Lines containing "this" are to be counted. Report the count alone.

▶ Material:
▼

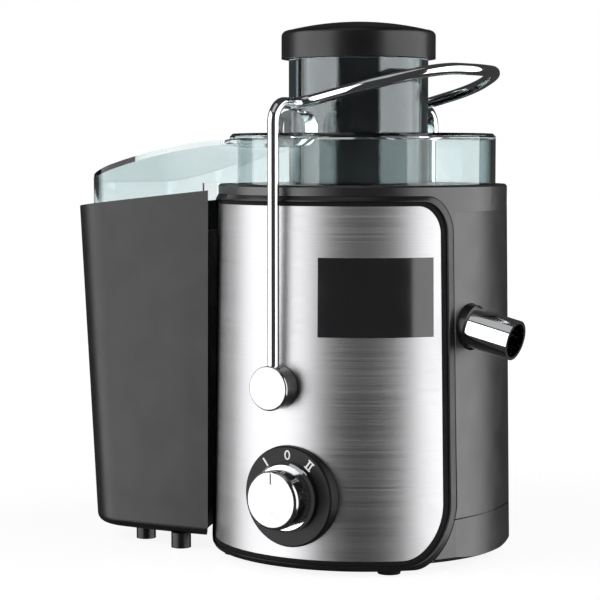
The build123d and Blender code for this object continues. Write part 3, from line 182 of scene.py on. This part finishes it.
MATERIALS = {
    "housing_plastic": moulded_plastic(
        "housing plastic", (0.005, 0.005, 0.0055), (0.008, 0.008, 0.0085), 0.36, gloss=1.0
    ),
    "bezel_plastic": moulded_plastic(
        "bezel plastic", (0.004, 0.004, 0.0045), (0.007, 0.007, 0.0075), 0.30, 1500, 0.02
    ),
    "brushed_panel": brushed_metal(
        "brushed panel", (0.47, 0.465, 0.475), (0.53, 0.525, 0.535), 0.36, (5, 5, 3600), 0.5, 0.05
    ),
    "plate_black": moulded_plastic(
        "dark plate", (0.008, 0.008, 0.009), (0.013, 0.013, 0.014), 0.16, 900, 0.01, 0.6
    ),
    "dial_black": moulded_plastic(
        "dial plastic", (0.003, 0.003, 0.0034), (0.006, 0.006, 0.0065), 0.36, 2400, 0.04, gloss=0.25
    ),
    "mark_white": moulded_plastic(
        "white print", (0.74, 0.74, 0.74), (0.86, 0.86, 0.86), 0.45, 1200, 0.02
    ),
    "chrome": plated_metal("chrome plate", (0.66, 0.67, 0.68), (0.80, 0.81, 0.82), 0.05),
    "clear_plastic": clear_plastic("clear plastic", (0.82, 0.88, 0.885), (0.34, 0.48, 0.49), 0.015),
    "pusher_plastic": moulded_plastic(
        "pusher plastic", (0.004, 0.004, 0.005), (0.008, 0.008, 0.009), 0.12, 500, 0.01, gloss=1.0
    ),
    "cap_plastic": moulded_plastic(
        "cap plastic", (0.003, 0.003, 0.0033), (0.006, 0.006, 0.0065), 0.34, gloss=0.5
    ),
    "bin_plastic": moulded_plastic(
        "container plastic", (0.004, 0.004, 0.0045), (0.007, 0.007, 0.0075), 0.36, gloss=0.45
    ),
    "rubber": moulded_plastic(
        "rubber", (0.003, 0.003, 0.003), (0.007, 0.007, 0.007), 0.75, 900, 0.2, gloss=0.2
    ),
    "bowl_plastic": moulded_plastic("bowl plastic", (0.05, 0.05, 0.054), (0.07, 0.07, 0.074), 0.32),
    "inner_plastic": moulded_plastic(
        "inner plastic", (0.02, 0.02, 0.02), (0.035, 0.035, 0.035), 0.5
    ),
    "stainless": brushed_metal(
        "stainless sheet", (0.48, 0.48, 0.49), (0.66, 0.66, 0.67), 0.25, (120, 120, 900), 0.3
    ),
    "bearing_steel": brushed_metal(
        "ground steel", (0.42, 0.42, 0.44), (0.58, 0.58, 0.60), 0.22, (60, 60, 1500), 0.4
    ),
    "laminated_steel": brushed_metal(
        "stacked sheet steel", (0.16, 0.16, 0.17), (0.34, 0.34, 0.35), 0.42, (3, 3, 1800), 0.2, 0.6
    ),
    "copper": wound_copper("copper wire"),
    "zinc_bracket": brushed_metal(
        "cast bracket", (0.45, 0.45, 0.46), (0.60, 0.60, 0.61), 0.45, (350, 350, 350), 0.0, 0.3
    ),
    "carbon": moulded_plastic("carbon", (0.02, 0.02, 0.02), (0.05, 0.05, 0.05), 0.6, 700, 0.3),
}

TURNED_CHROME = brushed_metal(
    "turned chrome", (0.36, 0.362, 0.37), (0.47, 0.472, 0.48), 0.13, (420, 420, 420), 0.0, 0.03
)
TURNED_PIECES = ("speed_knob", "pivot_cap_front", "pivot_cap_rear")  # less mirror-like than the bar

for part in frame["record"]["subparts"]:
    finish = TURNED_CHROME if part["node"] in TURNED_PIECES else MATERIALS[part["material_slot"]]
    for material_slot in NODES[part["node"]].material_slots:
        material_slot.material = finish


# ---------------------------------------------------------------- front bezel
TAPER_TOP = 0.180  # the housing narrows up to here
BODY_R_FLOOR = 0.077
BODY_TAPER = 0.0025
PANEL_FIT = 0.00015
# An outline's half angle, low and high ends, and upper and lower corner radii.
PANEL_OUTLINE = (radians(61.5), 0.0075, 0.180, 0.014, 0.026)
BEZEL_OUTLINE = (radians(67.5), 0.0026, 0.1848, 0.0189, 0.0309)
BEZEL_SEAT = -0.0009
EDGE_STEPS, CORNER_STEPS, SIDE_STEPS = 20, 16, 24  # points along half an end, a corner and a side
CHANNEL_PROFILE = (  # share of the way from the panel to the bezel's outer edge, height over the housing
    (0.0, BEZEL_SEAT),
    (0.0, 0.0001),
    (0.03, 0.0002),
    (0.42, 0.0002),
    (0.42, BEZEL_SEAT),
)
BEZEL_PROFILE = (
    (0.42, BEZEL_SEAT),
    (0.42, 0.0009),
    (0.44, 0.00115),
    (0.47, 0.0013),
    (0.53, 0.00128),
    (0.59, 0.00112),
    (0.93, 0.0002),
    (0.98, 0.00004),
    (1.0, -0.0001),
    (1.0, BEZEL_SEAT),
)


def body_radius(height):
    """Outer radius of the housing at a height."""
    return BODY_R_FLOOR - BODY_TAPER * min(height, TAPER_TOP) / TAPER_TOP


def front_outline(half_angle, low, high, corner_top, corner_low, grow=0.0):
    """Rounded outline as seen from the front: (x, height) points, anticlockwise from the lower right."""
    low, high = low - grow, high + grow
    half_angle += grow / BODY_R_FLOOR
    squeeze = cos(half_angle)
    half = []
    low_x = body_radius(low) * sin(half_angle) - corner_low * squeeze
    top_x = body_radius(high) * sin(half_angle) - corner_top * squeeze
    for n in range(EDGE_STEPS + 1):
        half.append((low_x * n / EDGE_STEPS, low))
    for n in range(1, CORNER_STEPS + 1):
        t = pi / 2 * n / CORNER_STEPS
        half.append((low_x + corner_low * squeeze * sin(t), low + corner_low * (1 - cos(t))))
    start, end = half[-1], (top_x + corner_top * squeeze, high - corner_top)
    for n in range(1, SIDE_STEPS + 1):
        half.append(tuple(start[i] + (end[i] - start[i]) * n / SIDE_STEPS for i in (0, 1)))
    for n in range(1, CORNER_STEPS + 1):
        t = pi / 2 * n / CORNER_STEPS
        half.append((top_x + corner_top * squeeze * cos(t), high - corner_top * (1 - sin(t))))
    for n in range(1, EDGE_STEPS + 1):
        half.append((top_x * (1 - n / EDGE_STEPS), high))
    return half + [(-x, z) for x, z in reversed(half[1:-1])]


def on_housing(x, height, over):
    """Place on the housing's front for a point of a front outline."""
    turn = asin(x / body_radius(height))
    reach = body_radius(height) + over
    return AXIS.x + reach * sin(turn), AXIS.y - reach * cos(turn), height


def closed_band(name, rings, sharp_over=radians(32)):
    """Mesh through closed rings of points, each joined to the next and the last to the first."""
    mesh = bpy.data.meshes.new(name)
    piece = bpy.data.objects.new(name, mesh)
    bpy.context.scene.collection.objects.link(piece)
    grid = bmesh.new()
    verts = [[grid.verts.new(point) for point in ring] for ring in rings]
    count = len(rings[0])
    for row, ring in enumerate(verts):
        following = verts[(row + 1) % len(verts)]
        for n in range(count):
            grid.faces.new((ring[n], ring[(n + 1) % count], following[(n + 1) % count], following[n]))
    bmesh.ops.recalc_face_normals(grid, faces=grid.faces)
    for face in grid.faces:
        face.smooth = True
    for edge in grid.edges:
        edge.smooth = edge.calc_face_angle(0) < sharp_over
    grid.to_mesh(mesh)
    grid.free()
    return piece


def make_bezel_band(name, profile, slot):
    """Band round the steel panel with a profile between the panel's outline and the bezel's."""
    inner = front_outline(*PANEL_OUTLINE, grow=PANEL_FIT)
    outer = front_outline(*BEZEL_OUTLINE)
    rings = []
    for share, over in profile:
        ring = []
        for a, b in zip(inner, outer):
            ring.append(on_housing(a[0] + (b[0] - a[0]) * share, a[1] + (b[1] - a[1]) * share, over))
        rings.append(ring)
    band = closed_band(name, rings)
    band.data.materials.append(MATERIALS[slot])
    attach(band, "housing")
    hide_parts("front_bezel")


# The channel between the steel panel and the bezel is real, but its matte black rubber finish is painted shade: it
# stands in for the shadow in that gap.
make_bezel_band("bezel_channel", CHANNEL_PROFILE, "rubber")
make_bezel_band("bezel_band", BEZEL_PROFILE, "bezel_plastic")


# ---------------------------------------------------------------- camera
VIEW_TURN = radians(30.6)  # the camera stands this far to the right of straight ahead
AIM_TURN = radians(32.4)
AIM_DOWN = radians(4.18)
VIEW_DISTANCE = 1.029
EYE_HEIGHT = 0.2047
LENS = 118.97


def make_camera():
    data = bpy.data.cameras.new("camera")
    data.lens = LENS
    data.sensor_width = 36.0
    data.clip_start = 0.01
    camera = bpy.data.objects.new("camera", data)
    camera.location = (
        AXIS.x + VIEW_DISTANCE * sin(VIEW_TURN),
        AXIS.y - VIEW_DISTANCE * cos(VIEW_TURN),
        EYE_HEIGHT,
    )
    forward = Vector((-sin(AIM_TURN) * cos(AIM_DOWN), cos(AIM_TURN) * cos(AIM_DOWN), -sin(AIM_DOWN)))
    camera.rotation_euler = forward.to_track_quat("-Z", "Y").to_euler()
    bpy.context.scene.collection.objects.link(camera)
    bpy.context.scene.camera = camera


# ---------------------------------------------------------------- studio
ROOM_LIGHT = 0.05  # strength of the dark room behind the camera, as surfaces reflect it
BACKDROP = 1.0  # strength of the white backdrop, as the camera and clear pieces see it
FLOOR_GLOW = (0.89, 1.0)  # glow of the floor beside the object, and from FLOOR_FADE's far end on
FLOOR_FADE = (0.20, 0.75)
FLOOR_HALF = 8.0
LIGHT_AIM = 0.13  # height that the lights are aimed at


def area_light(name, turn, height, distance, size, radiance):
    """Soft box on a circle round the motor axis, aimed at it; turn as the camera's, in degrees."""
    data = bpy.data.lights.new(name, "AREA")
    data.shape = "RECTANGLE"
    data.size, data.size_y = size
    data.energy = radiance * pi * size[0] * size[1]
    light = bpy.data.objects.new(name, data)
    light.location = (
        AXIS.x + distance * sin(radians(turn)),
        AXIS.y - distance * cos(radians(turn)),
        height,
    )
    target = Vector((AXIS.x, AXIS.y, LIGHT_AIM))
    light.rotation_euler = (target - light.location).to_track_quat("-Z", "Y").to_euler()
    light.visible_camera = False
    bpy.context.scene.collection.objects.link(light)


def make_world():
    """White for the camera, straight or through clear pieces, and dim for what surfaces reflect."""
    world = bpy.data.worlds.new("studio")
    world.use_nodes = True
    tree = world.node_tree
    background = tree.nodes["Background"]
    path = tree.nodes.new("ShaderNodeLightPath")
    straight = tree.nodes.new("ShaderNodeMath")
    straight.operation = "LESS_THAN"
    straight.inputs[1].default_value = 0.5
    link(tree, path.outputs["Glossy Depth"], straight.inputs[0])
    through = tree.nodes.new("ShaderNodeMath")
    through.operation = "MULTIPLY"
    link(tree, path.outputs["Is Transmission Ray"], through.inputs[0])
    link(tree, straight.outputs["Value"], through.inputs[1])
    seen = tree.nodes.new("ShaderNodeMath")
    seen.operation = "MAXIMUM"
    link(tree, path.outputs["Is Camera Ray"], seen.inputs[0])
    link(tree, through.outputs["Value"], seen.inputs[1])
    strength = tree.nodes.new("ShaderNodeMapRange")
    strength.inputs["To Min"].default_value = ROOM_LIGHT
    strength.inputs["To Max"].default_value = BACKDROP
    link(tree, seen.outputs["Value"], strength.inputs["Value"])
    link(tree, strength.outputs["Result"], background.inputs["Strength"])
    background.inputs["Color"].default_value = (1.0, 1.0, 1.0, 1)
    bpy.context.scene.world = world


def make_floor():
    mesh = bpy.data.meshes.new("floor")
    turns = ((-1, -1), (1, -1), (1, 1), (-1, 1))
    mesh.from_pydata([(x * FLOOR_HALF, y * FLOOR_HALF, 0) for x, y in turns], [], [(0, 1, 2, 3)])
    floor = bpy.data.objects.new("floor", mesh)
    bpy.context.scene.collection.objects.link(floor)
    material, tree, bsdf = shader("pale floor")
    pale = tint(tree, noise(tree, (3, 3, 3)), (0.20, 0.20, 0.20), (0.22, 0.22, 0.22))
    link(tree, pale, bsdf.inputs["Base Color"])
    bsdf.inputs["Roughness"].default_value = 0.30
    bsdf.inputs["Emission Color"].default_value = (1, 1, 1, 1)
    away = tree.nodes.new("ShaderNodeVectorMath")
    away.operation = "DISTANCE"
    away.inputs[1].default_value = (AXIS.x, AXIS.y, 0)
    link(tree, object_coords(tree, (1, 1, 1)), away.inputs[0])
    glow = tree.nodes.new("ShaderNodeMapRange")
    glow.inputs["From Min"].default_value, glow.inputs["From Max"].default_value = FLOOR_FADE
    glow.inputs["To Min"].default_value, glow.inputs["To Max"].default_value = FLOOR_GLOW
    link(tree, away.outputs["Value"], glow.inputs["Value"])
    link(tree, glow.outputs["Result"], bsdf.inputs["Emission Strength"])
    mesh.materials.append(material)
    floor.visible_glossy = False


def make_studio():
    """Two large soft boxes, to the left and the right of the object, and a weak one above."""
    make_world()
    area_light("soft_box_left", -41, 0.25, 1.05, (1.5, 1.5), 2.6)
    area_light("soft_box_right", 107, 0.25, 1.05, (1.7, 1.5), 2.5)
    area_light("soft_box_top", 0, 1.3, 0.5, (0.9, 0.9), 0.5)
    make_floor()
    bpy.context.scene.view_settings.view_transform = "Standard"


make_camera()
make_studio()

▲

▶ Exercise response:
2